Using the data that follows, return exactly the lines from the one that contains "obj.parent = None" through the one that contains "TURN = 2 * math.pi", ends included.

## BEGIN Provided data

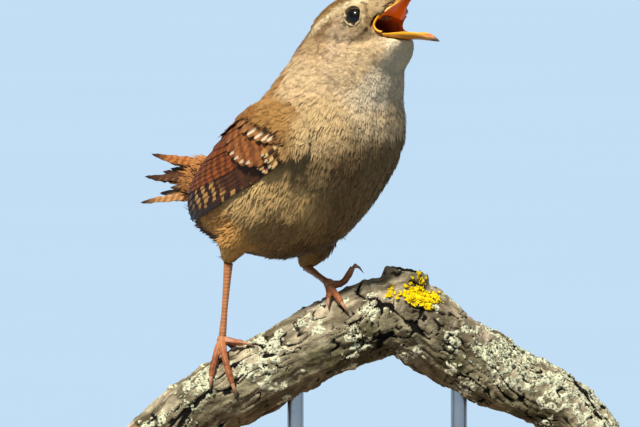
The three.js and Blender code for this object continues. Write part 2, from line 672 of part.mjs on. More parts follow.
// Mouth: wedge, throat, lining and gape rims
const wedgeShape = new THREE.Shape(MOUTH_WEDGE.map(([s, z]) => new THREE.Vector2(s, z)));
const wedgeGeometry = new THREE.ExtrudeGeometry(wedgeShape, { depth: WEDGE_WIDTH, bevelEnabled: false });
const wedgePosition = wedgeGeometry.getAttribute('position');
for (let i = 0; i < wedgePosition.count; i += 1) {
  const moved = at(wedgePosition.getX(i), wedgePosition.getZ(i) - WEDGE_WIDTH / 2, wedgePosition.getY(i));
  wedgePosition.setXYZ(i, moved.x, moved.y, moved.z);
}
const wedge = solidOf(wedgeGeometry);
const throat = ovalSolid(THROAT_ROWS, FACETS.mouth, { fine: 1 });
const gapes = [1, -1].map((side) => limb(
  GAPE_LINE.map(([s, r, z]) => at(s, side * r, z)), GAPE_LINE.map(() => GAPE_TUBE), FACETS.gape, 6,
));
const billRooms = [grown(billUpper), grown(billLower)];
const gapeRooms = gapes.map((gape) => grown(gape));
const liningOuter = ovalSolid(THROAT_ROWS, FACETS.mouth, { shrink: GAP, fine: 1 });
const liningInner = ovalSolid(
  THROAT_ROWS.map(([s, ...rest], index) => [s + (index ? 0 : LINING.open), ...rest]), FACETS.mouth,
  { shrink: GAP + LINING.thick, fine: 1 },
);
const lining = cut(liningOuter, [liningInner, ...billRooms, ...gapeRooms]);
place('mouth_lining', lining, 'mouth');
place('bill_upper', billUpper, 'billTop');
place('bill_lower', billLower, 'billLow');
gapes.forEach((gape, index) => {
  place(`gape_${['right', 'left'][index]}`, cut(gape, billRooms), 'gape');
});
const skull = profileSolid(SKULL_ROWS, 0, SKULL_ROWS.length - 1, HEAD_RING, SKULL_ENDS);
const jaw = profileSolid(JAW_ROWS, 0, JAW_ROWS.length - 1, HEAD_RING, JAW_ENDS);
const head = cut(joined([skull, jaw, ...eyes.map((eye) => eye.lid)]), [
  neckRoom, wedge, throat, ...billRooms, ...gapeRooms, ...eyes.map((eye) => eye.room),
]);
place('head', head, 'crown');
eyes.forEach(({ side, ball }) => place(`eye_${side > 0 ? 'right' : 'left'}`, ball, 'eye'));

// Legs, feet and claws
for (const [side, { thigh, ankle }] of Object.entries(LEGS)) {
  const thighSolid = limb(thigh.map(([s, r, z]) => at(s, r, z)), thigh.map((row) => row[3]), FACETS.thigh);
  const thighPart = cut(thighSolid, [trunkRoom]);
  place(`thigh_${side}`, thighPart, 'breast');

  const ankleAt = new THREE.Vector3(...ankle);
  const share = perchShare(ankle[0], ankle[2]);
  const middle = perchLine.getPointAt(share);
  const reach = ankleAt.distanceTo(middle);
  const startAngle = Math.asin(-ankle[1] / reach);
  const startHeight = reach - perchRadiusAt(share);
  const toePoint = (toe, step) => {
    const angle = THREE.MathUtils.lerp(startAngle, THREE.MathUtils.degToRad(toe.end), step);
    const drop = Math.max(0, 1 - step / TOE.land) ** TOE.fall;
    const bow = toe.arch * Math.sin(Math.PI * step) * TOE.bow;
    const height = TOE.rest + (startHeight - TOE.rest) * drop + bow + toe.raise * step ** 3;
    return perchPoint(share + (toe.drift * step ** TOE.spread) / perchLength, angle, height);
  };
  const joints = steps(0, 1, TOE.steps);
  const radii = joints.map((step) => (
    THREE.MathUtils.lerp(TOE.thick, TOE.tip, step) + (step % 0.5 ? TOE.swell : 0)
  ));
  const toes = TOES[side].map((toe) => limb(joints.map((step) => toePoint(toe, step)), radii, FACETS.toe, 5));
  const pad = solidOf(new THREE.SphereGeometry(PAD_RADIUS, 8, 6).translate(...ankle));
  const foot = cut(joined([...toes, pad]), [perchRoom]);
  place(`foot_${side}`, foot, 'leg');
  const footRoom = grown(foot);

  const heel = thigh[thigh.length - 1];
  const heelAt = at(heel[0], heel[1], heel[2]);
  const shankLine = TARSUS_ROWS.map(([step]) => heelAt.clone().lerp(ankleAt, step));
  const shank = limb(shankLine, TARSUS_ROWS.map((row) => row[1]), FACETS.tarsus, 5);
  const tarsus = cut(shank, [grown(thighSolid), trunkRoom, footRoom]);
  place(`tarsus_${side}`, tarsus, 'leg');

  TOES[side].forEach((toe, index) => {
    const tip = toePoint(toe, 1);
    const heading = toePoint(toe, 1).sub(toePoint(toe, 0.9)).normalize();
    const inward = perchLine.getPointAt(share + toe.drift / perchLength).sub(tip).normalize();
    const clawPoint = (step) => tip.clone()
      .addScaledVector(heading, step * toe.claw)
      .addScaledVector(inward, (CLAW.fall * toe.curl * step ** 2 - CLAW.rise * step) * toe.claw);
    const clawLine = CLAW_ROWS.map(([step]) => clawPoint(step));
    const claw = limb(clawLine, CLAW_ROWS.map((row) => row[1]), FACETS.claw, 3);
    place(`claw_${side}_${index + 1}`, cut(claw, [footRoom, perchRoom]), 'claw');
  });
}

export default part;
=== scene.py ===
"""Finished surfaces of a life-size museum wren that sings on a short cut of branch.

Shapes are worked out in millimetres and written in metres. The bird's own frame has s running forward along
its heading, r out to its right side and z up.
"""

from __future__ import annotations

import sys
import logging
import math
from dataclasses import dataclass, field
from enum import Enum
from typing import Sequence

import bpy
import numpy as np
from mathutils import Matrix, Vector
from mathutils.bvhtree import BVHTree
from mathutils.kdtree import KDTree


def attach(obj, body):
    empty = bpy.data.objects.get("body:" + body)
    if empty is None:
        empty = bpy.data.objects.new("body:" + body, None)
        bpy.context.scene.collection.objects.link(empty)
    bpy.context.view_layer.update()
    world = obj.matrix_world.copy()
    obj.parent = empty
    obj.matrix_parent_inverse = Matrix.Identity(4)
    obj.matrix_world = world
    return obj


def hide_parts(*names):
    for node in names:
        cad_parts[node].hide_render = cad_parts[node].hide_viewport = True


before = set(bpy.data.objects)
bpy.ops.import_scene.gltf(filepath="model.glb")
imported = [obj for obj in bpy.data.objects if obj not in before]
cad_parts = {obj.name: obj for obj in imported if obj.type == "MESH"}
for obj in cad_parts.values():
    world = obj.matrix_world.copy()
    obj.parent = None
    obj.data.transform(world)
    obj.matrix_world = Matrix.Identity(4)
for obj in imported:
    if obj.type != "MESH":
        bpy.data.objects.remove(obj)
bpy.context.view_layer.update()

log = logging.getLogger("wren")

Array = np.ndarray
Generator = np.random.Generator
Material = bpy.types.Material
Object = bpy.types.Object
Socket = bpy.types.NodeSocket

MM = 0.001
SEED = 4711
BODY = "root"
SIDES = {"right": 1, "left": -1}
UV_MAP = "OFBake"
PATCH = 0.003
HASH_AXES = np.array([374761393, 668265263, 2147483647])
HASH_MIX = 1274126177
TURN = 2 * math.pi


class Slot(Enum):
    """Material slot names for the pieces; settle takes them but does not use them."""

    BARK = "bark"
    LEG = "leg"
    CLAW = "claw"
    EYE = "eye"
    GAPE = "gape"
    MOUTH = "mouth"
    BILL_UPPER = "bill_upper"
    BILL_LOWER = "bill_lower"
    HEAD = "plumage_head"
    BODY = "plumage_body"
    WING = "plumage_wing"
    TAIL = "plumage_tail"


def tint(code: str) -> Array:
    """Linear red, green and blue of a six-digit colour code."""
    shares = np.array([int(code[k : k + 2], 16) for k in (0, 2, 4)]) / 255
    return np.where(shares <= 0.04045, shares / 12.92, ((shares + 0.055) / 1.055) ** 2.4)


def unit(vectors: Array) -> Array:
    """Vectors at length one."""
    return vectors / np.maximum(np.linalg.norm(vectors, axis=-1, keepdims=True), 1e-9)


def mix(first: Array, second: Array, share: Array) -> Array:
    """Rows of numbers between first at share 0 and second at share 1, with a share for each row."""
    return first + (second - first) * np.asarray(share, float)[..., None]


def painted(base: str, *coats: tuple[str, Array]) -> Array:
    """A colour with others laid over it in turn, each by its share at each point."""
    colour = tint(base)
    for code, share in coats:
        colour = mix(colour, tint(code), share)
    return colour


def ease(value: Array, low: float, high: float) -> Array:
    """Smooth step from 0 at low to 1 at high; low may be the larger one."""
    share = np.clip((np.asarray(value, float) - low) / (high - low), 0, 1)
    return share * share * (3 - 2 * share)


def smooth_rows(rows: Sequence[Sequence[float]], place: Array) -> Array:
    """Rows of numbers read at fractional row numbers, on one smooth curve.

    Args:
        rows: Rows of equal length.
        place: Row numbers, from 0 to the last.

    Returns:
        One row of numbers for each place.
    """
    table = np.asarray(rows, float)
    padded = np.vstack([2 * table[0] - table[1], table, 2 * table[-1] - table[-2]])
    place = np.clip(np.asarray(place, float), 0, len(table) - 1)
    first = np.minimum(place.astype(int), len(table) - 2)
    w = (place - first)[..., None]
    before, start, end, after = (padded[first + k] for k in range(4))
    leave, arrive = (end - before) / 2, (after - start) / 2
    cubic = 2 * start - 2 * end + leave + arrive
    square = 3 * end - 3 * start - 2 * leave - arrive
    return cubic * w**3 + square * w**2 + leave * w + start


def along_rows(rows: Sequence[Sequence[float]], shares: Array) -> Array:
    """Rows of numbers read at shares from 0 to 1 of the row count."""
    return smooth_rows(rows, np.asarray(shares, float) * (len(rows) - 1))


def noise(points: Array, size: float | Sequence[float], seed: int = 0) -> Array:
    """Smooth noise from -1 to 1 at points, with cells of a size.

    Args:
        points: Places, one row each.
        size: Cell size, the same for all axes or one for each.
        seed: Picks one of many noises.

    Returns:
        One number for each place.
    """
    cells = points / np.asarray(size, float)
    low = np.floor(cells).astype(np.int64)
    w = cells - low
    w = w * w * (3 - 2 * w)
    total = np.zeros(len(points))
    for corner in np.ndindex(2, 2, 2):
        spot = low + corner
        key = spot @ HASH_AXES + seed * HASH_MIX
        key = (key ^ (key >> 13)) * HASH_MIX
        value = ((key ^ (key >> 16)) & 0xFFFF) / 0x7FFF - 1
        total += value * np.prod(np.where(corner, w, 1 - w), axis=1)
    return total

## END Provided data

▸ Response to the task
    obj.parent = None
    obj.data.transform(world)
    obj.matrix_world = Matrix.Identity(4)
for obj in imported:
    if obj.type != "MESH":
        bpy.data.objects.remove(obj)
bpy.context.view_layer.update()

log = logging.getLogger("wren")

Array = np.ndarray
Generator = np.random.Generator
Material = bpy.types.Material
Object = bpy.types.Object
Socket = bpy.types.NodeSocket

MM = 0.001
SEED = 4711
BODY = "root"
SIDES = {"right": 1, "left": -1}
UV_MAP = "OFBake"
PATCH = 0.003
HASH_AXES = np.array([374761393, 668265263, 2147483647])
HASH_MIX = 1274126177
TURN = 2 * math.pi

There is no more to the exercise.